Look through the material below and copy exactly the lines from the line with "What three.js and" to the line with "foot and top", those two lines included.
════════════════
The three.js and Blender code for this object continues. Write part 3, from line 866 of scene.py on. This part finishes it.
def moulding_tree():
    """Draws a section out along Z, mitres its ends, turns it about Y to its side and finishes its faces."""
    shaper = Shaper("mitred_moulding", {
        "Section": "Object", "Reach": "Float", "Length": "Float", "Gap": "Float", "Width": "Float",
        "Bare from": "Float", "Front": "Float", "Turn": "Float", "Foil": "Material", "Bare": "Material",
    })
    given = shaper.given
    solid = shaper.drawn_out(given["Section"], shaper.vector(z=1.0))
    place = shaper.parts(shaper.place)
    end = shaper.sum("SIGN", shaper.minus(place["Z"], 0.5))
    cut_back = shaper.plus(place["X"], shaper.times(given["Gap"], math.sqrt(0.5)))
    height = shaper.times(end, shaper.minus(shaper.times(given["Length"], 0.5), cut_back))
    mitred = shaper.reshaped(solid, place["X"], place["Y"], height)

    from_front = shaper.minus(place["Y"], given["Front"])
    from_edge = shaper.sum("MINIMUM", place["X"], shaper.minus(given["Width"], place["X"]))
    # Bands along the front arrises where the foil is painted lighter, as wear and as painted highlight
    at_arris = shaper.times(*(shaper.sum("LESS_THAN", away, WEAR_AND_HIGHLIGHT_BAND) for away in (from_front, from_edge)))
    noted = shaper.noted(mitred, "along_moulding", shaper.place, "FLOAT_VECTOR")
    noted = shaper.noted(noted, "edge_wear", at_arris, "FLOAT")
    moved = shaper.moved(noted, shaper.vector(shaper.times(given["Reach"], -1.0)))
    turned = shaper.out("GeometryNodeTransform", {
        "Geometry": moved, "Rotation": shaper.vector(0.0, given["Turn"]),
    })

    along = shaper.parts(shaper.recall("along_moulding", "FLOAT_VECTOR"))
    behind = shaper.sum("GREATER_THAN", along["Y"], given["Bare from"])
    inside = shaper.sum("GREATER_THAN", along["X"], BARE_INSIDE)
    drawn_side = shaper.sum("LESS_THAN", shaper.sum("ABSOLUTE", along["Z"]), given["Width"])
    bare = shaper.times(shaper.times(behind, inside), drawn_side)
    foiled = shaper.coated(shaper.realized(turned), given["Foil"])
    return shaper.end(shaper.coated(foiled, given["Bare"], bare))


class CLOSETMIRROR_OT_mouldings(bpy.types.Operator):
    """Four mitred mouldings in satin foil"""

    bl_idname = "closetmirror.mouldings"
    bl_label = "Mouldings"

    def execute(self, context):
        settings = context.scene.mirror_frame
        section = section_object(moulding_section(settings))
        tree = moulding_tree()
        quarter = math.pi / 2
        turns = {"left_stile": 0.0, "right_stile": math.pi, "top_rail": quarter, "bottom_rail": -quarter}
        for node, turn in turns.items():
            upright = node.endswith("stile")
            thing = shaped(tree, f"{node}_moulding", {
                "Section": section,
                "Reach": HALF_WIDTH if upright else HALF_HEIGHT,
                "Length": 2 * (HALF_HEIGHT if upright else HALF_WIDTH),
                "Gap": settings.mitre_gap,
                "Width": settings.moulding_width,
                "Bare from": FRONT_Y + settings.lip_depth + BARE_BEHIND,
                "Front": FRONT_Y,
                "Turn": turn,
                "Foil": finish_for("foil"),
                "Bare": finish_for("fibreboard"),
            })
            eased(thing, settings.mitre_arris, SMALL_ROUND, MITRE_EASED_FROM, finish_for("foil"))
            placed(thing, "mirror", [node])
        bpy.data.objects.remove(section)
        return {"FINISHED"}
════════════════
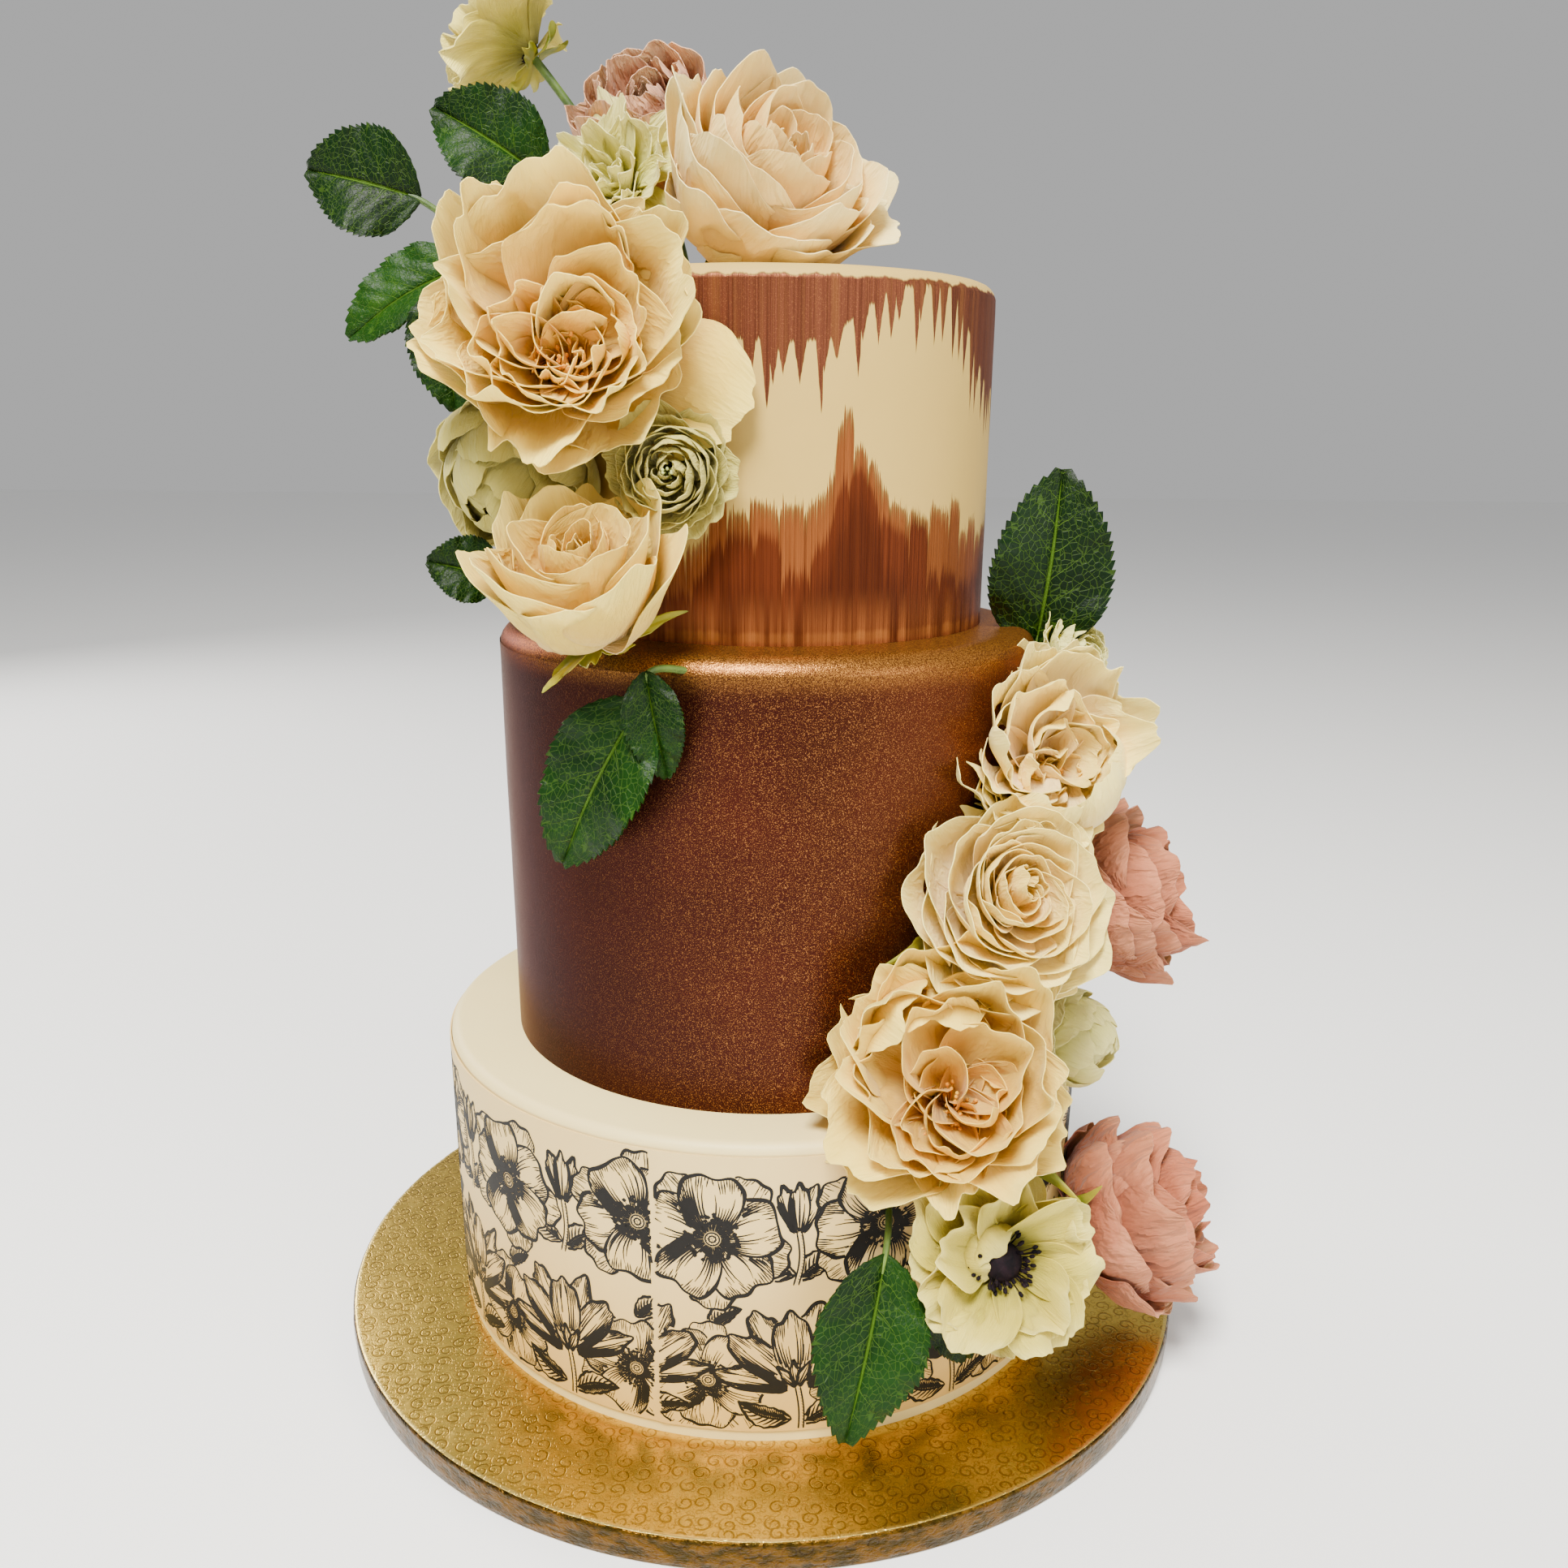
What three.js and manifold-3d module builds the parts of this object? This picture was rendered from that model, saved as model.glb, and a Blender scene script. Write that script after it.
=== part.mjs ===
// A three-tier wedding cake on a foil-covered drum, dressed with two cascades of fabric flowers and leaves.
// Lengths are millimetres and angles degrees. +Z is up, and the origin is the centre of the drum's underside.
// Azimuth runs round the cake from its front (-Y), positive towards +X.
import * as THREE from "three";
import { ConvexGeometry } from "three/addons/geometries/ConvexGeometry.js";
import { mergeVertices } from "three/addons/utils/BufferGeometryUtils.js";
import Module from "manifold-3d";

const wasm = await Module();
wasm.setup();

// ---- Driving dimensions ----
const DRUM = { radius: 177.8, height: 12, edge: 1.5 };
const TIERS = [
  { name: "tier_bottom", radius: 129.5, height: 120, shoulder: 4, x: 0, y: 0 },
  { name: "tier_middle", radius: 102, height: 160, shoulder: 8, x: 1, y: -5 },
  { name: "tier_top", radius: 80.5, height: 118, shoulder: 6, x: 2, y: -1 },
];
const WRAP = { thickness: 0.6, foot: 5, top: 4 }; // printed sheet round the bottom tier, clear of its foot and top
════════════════
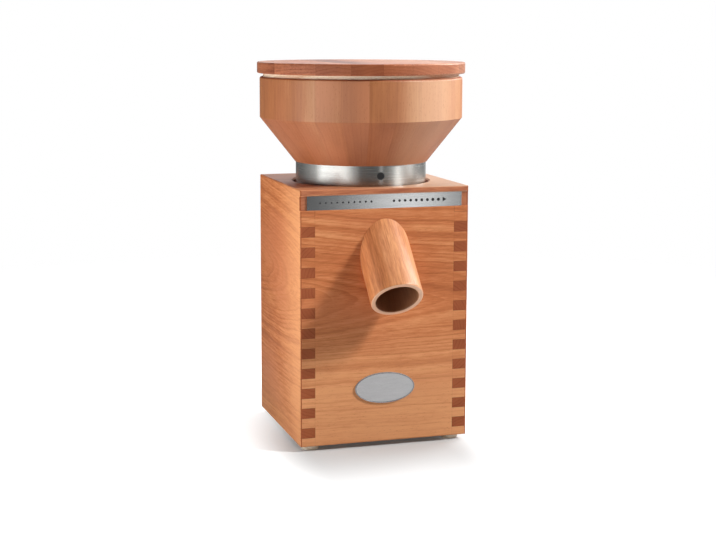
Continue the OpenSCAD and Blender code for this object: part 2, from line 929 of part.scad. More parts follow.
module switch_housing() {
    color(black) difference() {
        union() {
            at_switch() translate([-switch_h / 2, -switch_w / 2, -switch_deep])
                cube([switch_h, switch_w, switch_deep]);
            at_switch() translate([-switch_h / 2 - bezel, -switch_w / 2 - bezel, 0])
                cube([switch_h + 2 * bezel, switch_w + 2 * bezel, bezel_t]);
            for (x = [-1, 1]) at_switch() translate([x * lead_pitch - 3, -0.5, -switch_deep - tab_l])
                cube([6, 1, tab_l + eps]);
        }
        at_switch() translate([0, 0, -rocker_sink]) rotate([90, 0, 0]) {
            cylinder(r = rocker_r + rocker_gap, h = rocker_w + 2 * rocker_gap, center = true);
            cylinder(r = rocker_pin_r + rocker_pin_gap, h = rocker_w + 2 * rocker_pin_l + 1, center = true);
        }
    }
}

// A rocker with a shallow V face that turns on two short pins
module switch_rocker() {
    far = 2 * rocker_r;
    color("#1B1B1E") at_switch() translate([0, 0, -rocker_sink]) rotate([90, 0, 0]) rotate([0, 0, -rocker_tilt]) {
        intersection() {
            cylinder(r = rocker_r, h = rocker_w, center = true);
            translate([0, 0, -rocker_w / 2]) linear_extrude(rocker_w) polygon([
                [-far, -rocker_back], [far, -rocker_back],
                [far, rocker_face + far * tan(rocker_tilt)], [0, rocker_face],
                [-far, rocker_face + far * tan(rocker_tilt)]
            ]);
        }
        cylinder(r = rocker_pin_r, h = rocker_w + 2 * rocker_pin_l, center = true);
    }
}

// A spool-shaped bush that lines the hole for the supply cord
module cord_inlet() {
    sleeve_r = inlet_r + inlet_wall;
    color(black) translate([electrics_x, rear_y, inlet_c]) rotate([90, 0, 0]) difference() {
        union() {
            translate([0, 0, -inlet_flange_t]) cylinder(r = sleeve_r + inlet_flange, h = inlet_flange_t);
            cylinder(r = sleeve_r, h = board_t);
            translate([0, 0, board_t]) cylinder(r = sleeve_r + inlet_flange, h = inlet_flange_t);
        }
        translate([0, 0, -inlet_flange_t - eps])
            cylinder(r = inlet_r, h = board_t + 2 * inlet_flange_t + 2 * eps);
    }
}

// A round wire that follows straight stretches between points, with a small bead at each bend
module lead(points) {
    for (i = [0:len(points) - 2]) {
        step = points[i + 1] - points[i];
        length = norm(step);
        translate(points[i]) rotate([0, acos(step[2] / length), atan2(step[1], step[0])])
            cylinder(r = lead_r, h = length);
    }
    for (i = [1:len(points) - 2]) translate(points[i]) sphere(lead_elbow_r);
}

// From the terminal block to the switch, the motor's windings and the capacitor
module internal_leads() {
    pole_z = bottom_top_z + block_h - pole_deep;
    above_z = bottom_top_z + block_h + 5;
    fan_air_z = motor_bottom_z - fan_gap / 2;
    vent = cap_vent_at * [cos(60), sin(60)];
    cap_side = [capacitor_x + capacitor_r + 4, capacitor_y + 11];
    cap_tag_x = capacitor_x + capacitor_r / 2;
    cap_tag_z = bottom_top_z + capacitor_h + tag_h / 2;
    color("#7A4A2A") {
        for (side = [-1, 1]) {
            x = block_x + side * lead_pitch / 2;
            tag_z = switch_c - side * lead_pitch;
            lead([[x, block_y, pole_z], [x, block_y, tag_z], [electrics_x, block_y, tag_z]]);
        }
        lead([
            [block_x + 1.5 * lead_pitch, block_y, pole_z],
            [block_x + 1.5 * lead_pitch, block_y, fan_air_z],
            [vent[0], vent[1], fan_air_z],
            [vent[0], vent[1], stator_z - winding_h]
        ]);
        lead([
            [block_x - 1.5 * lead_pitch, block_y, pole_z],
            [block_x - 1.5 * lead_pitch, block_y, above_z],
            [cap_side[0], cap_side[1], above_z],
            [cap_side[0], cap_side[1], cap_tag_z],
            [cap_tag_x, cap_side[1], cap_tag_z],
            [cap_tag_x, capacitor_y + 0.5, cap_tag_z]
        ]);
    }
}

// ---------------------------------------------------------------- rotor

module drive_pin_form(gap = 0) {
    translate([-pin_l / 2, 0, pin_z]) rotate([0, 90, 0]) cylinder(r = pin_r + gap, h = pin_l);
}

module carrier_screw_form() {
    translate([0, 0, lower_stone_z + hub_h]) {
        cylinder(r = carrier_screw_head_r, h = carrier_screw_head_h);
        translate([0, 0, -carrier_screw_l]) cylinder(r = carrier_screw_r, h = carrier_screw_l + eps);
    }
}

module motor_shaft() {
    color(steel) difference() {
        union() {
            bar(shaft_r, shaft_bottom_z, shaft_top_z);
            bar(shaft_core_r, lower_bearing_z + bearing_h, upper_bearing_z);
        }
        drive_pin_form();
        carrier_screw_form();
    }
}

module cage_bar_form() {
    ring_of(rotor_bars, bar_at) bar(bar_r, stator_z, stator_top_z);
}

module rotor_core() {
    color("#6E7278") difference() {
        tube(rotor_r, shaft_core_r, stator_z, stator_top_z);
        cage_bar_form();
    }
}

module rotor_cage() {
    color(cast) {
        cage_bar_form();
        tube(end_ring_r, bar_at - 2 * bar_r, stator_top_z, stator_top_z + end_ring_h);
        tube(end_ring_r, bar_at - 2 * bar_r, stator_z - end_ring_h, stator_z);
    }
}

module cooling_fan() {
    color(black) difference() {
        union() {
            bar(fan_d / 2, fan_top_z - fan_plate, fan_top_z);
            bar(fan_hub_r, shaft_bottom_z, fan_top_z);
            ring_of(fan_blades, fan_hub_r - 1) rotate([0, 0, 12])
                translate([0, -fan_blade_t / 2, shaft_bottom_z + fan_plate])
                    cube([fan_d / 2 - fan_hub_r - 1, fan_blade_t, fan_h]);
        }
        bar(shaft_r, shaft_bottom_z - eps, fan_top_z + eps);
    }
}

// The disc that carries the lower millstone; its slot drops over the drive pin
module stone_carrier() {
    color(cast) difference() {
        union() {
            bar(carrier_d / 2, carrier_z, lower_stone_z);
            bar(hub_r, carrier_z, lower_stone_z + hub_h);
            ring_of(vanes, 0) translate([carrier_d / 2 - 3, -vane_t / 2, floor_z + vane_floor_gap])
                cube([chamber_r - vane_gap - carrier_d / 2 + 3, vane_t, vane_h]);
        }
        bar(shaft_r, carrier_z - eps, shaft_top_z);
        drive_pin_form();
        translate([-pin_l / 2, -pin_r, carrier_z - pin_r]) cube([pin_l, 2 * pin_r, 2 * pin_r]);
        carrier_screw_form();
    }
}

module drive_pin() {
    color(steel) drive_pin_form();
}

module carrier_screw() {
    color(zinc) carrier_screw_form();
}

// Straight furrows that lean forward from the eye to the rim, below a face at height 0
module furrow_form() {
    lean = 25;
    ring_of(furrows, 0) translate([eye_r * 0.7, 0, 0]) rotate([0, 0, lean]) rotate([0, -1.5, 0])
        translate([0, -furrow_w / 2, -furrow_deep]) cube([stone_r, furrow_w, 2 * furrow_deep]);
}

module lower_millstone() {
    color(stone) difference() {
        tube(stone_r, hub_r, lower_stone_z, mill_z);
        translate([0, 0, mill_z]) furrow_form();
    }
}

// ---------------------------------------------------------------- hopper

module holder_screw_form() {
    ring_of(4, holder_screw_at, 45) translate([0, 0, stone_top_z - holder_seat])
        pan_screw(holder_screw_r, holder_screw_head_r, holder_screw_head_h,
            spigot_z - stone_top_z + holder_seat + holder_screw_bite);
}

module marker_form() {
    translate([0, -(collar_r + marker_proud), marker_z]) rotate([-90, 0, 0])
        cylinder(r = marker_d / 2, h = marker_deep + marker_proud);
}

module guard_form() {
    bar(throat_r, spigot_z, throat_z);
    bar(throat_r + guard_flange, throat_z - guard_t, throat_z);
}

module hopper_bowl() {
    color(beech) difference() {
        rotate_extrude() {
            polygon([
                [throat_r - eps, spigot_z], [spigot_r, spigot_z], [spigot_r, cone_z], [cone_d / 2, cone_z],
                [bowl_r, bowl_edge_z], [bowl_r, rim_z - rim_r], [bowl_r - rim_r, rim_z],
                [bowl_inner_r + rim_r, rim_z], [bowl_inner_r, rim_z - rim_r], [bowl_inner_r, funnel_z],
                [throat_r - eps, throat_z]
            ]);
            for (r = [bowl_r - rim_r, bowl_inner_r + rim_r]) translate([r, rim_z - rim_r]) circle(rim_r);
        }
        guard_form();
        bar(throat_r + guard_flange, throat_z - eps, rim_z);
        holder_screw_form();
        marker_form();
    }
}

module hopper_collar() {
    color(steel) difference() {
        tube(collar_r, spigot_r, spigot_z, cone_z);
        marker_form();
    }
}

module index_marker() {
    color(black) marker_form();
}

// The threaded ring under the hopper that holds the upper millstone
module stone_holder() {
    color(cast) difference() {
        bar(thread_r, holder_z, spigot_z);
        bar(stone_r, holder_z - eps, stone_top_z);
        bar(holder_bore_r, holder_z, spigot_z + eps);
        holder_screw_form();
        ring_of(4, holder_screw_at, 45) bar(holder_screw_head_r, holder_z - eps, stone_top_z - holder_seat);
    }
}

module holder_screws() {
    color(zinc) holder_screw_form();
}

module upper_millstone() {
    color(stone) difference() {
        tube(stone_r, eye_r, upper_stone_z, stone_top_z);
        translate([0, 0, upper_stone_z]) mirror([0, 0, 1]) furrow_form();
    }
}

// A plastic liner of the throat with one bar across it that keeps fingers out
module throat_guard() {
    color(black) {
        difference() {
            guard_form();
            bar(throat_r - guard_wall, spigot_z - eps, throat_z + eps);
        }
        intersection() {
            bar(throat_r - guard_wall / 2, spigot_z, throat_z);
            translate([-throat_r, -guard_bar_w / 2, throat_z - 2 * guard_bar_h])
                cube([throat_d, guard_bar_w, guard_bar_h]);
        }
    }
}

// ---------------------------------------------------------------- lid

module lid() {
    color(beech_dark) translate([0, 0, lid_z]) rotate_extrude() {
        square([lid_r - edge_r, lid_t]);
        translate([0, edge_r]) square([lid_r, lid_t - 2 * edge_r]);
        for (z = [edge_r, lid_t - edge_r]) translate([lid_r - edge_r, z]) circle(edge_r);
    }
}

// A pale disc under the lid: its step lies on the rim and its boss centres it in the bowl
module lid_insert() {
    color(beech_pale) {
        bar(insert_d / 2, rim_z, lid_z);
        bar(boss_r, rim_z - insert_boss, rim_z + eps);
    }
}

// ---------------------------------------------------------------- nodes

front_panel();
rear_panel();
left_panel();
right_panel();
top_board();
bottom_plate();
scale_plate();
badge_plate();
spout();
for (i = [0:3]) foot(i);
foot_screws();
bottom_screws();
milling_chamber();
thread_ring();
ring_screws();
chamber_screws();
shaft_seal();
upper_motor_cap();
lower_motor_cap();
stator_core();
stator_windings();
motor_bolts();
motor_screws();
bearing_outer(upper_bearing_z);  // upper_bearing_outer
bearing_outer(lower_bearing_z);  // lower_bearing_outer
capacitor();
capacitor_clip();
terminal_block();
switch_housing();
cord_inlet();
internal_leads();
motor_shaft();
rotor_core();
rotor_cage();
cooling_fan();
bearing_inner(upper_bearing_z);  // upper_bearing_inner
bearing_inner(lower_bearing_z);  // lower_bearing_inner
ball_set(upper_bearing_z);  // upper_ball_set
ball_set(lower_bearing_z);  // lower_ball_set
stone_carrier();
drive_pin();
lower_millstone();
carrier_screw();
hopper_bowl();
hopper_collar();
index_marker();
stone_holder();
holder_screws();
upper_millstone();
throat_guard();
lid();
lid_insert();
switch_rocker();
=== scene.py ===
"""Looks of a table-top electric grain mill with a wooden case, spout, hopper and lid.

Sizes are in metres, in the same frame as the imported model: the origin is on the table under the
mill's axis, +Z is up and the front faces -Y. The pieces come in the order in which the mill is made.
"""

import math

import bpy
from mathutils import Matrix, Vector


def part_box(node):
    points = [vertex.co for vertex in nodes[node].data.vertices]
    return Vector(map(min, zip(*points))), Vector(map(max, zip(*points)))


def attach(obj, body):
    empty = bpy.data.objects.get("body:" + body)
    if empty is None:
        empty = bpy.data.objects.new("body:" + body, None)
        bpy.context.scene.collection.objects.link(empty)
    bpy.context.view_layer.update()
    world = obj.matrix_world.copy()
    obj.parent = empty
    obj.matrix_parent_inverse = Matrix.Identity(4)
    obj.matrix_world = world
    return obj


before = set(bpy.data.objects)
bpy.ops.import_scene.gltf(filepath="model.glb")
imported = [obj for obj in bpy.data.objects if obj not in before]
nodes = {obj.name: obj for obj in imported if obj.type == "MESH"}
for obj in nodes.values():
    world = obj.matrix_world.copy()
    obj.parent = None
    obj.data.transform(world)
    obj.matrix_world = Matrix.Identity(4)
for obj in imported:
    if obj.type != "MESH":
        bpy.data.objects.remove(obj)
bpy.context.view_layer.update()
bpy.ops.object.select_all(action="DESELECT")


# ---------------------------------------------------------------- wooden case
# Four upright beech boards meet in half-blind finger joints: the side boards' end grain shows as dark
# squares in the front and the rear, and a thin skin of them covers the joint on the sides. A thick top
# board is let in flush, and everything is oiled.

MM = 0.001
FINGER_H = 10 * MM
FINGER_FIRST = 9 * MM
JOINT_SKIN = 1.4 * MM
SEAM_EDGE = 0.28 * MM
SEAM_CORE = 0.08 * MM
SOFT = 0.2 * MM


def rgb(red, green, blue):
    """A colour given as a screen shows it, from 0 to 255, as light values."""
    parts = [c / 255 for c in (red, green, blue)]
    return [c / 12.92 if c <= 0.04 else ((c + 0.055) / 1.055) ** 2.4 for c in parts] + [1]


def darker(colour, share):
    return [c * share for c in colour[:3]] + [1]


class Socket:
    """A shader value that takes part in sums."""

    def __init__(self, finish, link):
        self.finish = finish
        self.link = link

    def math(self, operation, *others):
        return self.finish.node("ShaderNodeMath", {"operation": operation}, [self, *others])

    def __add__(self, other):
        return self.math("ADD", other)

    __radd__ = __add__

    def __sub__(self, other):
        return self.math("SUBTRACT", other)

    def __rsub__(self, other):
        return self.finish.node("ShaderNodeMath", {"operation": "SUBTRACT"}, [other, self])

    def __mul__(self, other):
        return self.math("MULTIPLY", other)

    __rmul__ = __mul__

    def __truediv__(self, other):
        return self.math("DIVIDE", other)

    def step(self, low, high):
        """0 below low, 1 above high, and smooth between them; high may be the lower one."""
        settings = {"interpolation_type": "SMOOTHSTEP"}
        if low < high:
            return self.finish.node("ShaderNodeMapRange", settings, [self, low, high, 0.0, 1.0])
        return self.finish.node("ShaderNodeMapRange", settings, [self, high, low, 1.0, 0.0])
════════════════
Exercise solution:
What three.js and manifold-3d module builds the parts of this object? This picture was rendered from that model, saved as model.glb, and a Blender scene script. Write that script after it.
=== part.mjs ===
// A three-tier wedding cake on a foil-covered drum, dressed with two cascades of fabric flowers and leaves.
// Lengths are millimetres and angles degrees. +Z is up, and the origin is the centre of the drum's underside.
// Azimuth runs round the cake from its front (-Y), positive towards +X.
import * as THREE from "three";
import { ConvexGeometry } from "three/addons/geometries/ConvexGeometry.js";
import { mergeVertices } from "three/addons/utils/BufferGeometryUtils.js";
import Module from "manifold-3d";

const wasm = await Module();
wasm.setup();

// ---- Driving dimensions ----
const DRUM = { radius: 177.8, height: 12, edge: 1.5 };
const TIERS = [
  { name: "tier_bottom", radius: 129.5, height: 120, shoulder: 4, x: 0, y: 0 },
  { name: "tier_middle", radius: 102, height: 160, shoulder: 8, x: 1, y: -5 },
  { name: "tier_top", radius: 80.5, height: 118, shoulder: 6, x: 2, y: -1 },
];
const WRAP = { thickness: 0.6, foot: 5, top: 4 }; // printed sheet round the bottom tier, clear of its foot and top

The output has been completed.